Come è evidente, la minaccia di un intervento armato e di una pur improbabile invasione da parte della Turchia non è proprio in linea con lo spirito e le condizioni del Trattato.

Sempre a proposito dello statuto della NATO vale la pena oggi dare un’occhiata anche all’articolo 6, dove si definisce cosa sia un “attacco armato”: “per attacco armato contro una o più delle parti si intende un attacco armato: contro i territori di una di esse (…) oppure contro le forze, le navi, o gli aeromobili di una delle parti (…)”.

Attualmente, oltre all’invasione dell’Ucraina da parte della Russia, che si configura come un attacco armato di tipo tradizionale, nel caso della crisi mediorientale siamo di fronte ad attacchi armati che non prevedono necessariamente un’occupazione stabile di un territorio, ma che nondimeno appaiono molto, molto pesanti.

Hamas non vorrebbe occupare Israele, ma farlo scomparire del tutto, probabilmente – nelle sue intenzioni – con relativo nuovo olocausto o diaspora degli ebrei. Chi manifesta anche generosamente sulla scia dei massacri di Gaza dovrebbe rendersi conto delle conseguenze di un appoggio ad Hamas.

D’altra parte Israele ha invaso Gaza, ma non è pensabile che creda di poterla occupare stabilmente. Israele vuole eliminare un nemico politico, Hamas, e tutelarsi da eventuali ritorsioni, anche se i metodi usati non fanno presagire nulla di buono.

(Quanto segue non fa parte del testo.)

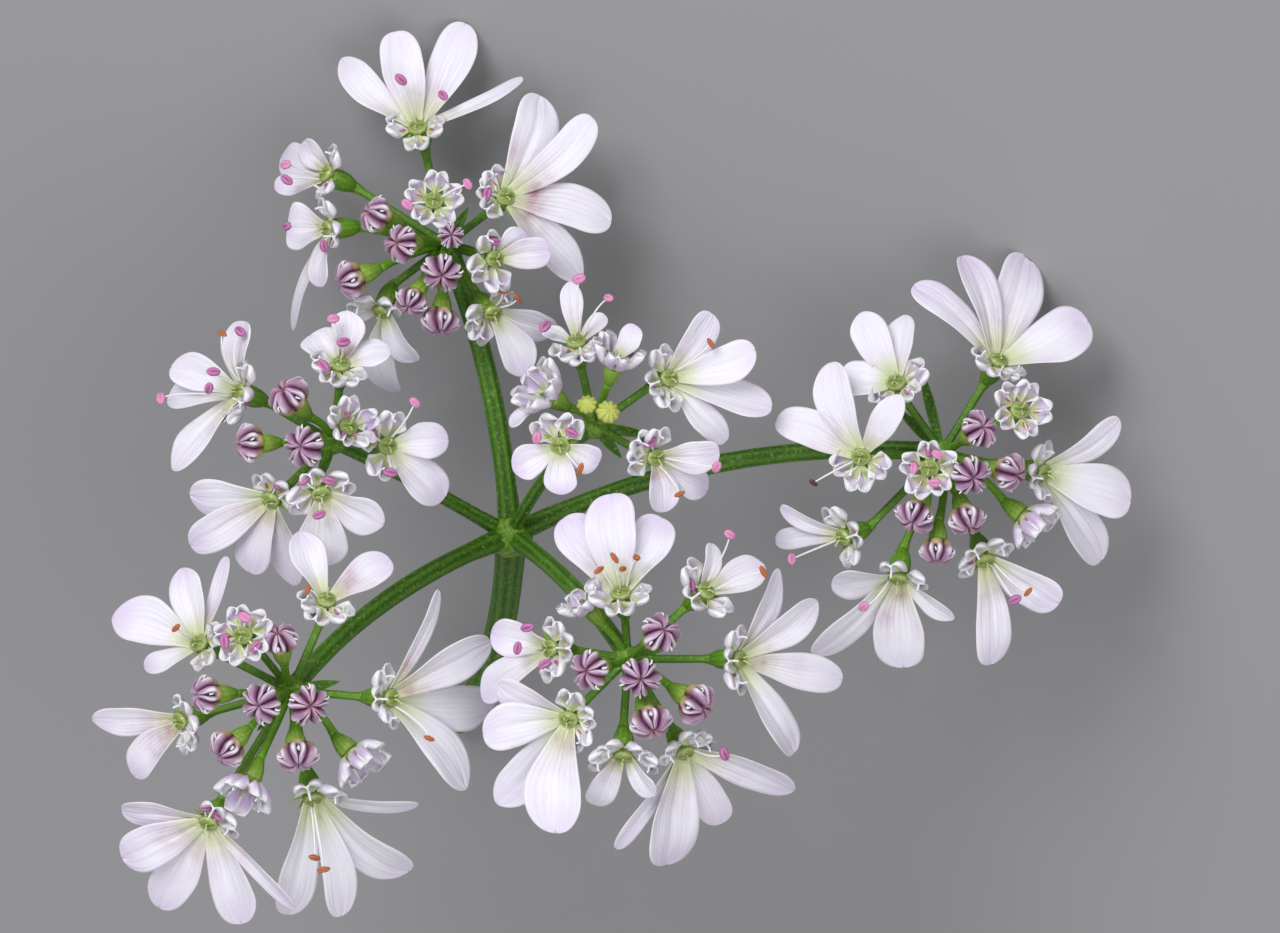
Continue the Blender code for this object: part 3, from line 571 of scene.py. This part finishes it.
def petalLobe(piece, root, tip, way, width, tinge):
    # a flattened tube round a bent line: across = side * half * v, height = cup v^2 + waves + midrib
    length = np.linalg.norm(tip - root)
    body = np.linspace(0, 0.66, 20, endpoint=False)
    end = 0.66 + 0.34 * np.sin(np.linspace(0, math.pi / 2, 14))
    u = np.concatenate((body, end))
    v = np.linspace(-1, 1, 17)
    cup = chance.uniform(0.1, 0.45)
    curl = chance.uniform(-0.25, 0.1)
    twist = chance.uniform(-0.25, 0.25)
    sway = chance.uniform(-0.07, 0.07)
    phase = chance.uniform(0, 6.28, 3)
    notch = chance.uniform(0, 0.05)
    own = chance.uniform()
    middle = (root + tip) / 2 + way * flowerForm["arch"] * length
    s = u[:, None]
    line = root * (1 - s) ** 2 + middle * 2 * s * (1 - s) + tip * s ** 2
    heading = unit((middle - root) * (1 - s) + (tip - middle) * s)
    normal = unit(way - heading * (heading @ way)[:, None])
    side = np.cross(normal, heading)
    line = line + side * (sway * length * np.sin(math.pi * u))[:, None]
    lean = twist * u
    turned = side * np.cos(lean)[:, None] + normal * np.sin(lean)[:, None]
    normal = normal * np.cos(lean)[:, None] - side * np.sin(lean)[:, None]
    claw = flowerForm["clawWidth"] / width
    half = (claw + (1 - claw) * smooth(u, -0.22, 0.60)) * width / 2
    rounding = chance.choice((0.8, 0.9, 1.3))  # a few petals end in a blunt point
    half = half * np.sqrt(np.maximum(1 - np.clip((u - 0.66) / 0.34, 0, 1) ** 2, 0)) ** rounding
    half = np.maximum(half * (1 + 0.04 * np.sin(7 * u + phase[0])), 0.004)
    uu = u[:, None]
    vv = v[None, :]
    height = cup * half[:, None] * vv ** 2 * (1 - 0.6 * uu)
    height = height + 0.05 * half[:, None] * vv ** 2 * np.sin(9 * uu + phase[0] + 2.5 * vv)
    height = height + 0.035 * np.sin(5 * uu + phase[1]) * vv * half[:, None]
    height = height - 0.045 * width * np.exp(-(vv / 0.14) ** 2) * smooth(1 - uu, 0.1, 0.6)
    height = height + 0.007 * width * np.cos(vv * (9 + 5 * own) + phase[2] + 3 * uu) * smooth(uu, 0.1, 0.4) * (1 - vv ** 2)
    height = height + curl * length * 0.35 * smooth(uu, 0.55, 1.15) ** 1.5
    pull = -notch * length * np.exp(-((vv - 0.1) / 0.22) ** 2) * smooth(uu, 0.75, 1.0)
    thick = flowerForm["petalThickness"] / 2 * np.sqrt(1.02 - vv ** 6) * np.minimum(1, half[:, None] / 0.1)
    wobble = chance.uniform(-0.12, 0.12) * np.sin(math.pi * uu) + 0.03 * np.sin(13 * uu + phase[1])
    across = half[:, None] * (vv + wobble * (1 - vv ** 2) * 0.5 + wobble * np.abs(vv) * 0.5)
    def layer(offset):
        return (line[:, None, :] + turned[:, None, :] * across[..., None]
                + normal[:, None, :] * (height + offset)[..., None] + heading[:, None, :] * pull[..., None])
    grid = np.concatenate((layer(thick), layer(-thick)[:, ::-1]), axis=1)
    both = np.concatenate((vv, vv[:, ::-1]), axis=1) + 0 * uu
    along = uu + 0 * both
    mask = np.zeros((*both.shape, 4))
    mask[..., 0] = tinge * np.maximum(smooth(along, 0.45, 1.0), 0.9 * np.abs(both) ** 3)
    mask[..., 1] = 1 - smooth(along, 0.02, 0.38)
    mask[..., 2] = (1 - smooth(along, 0.1, 0.75)) * smooth(along, 0.0, 0.1)
    mask[..., 3] = np.abs(both) ** 8
    flow = np.stack((along, both, np.full(both.shape, own)), axis=-1)
    piece.add(grid, petalSkin, mask, flow)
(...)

Nella guerra tra Israele e l’Iran, dove di per sé non esiste neppure un confine comune, appare evidente la nuova concezione di attacco o conflitto armato che sta per dominare la situazione internazionale. È una guerra a distanza, combattuta dall’alto o con attentati terroristici, che punta a distruggere l’avversario senza neanche l’obbligo e l’onere di doverlo occupare. Ovvero: io sto bene nel mio territorio, ma una volta che ti ho vinto militarmente combattendoti a distanza, mi accontento – si fa per dire – di piegarti ai miei interessi strategici ed economici.

In questo quadro l’impegno di chi desidera sinceramente la pace e la giustizia si fa più complesso.

Innanzitutto, occorre denunciare questa situazione, dove nessuno si dice in guerra, ma intanto la fa. In secondo luogo si devono aiutare le popolazioni coinvolte a liberarsi dal condizionamento nazionalistico di chi, magari a malincuore, non se la sente di opporsi agli errori del governo del proprio Paese. In questo senso l’esperienza storica della nostra Resistenza, non sempre a proposito invocata, ci insegna che non si è contro l’Italia se si combatte Mussolini. Anche se purtroppo i nuovi alleati, per vincere, non risparmiano con i bombardamenti le nostre città del Nord.

Inoltre bisogna essere attenti e critici nei confronti di quei fattori strategici ed economici che spesso sono all’origine dei conflitti.

Infine risulta ancora più evidente la necessità di un’azione educativa, e sarei tentato dire anche rieducativa, di tanti nostri giovani, portati da una parte all’indifferenza nei confronti degli altri e dall’altra al rischio di affidarsi emotivamente alla propaganda di chiunque punti ad un consenso interessato.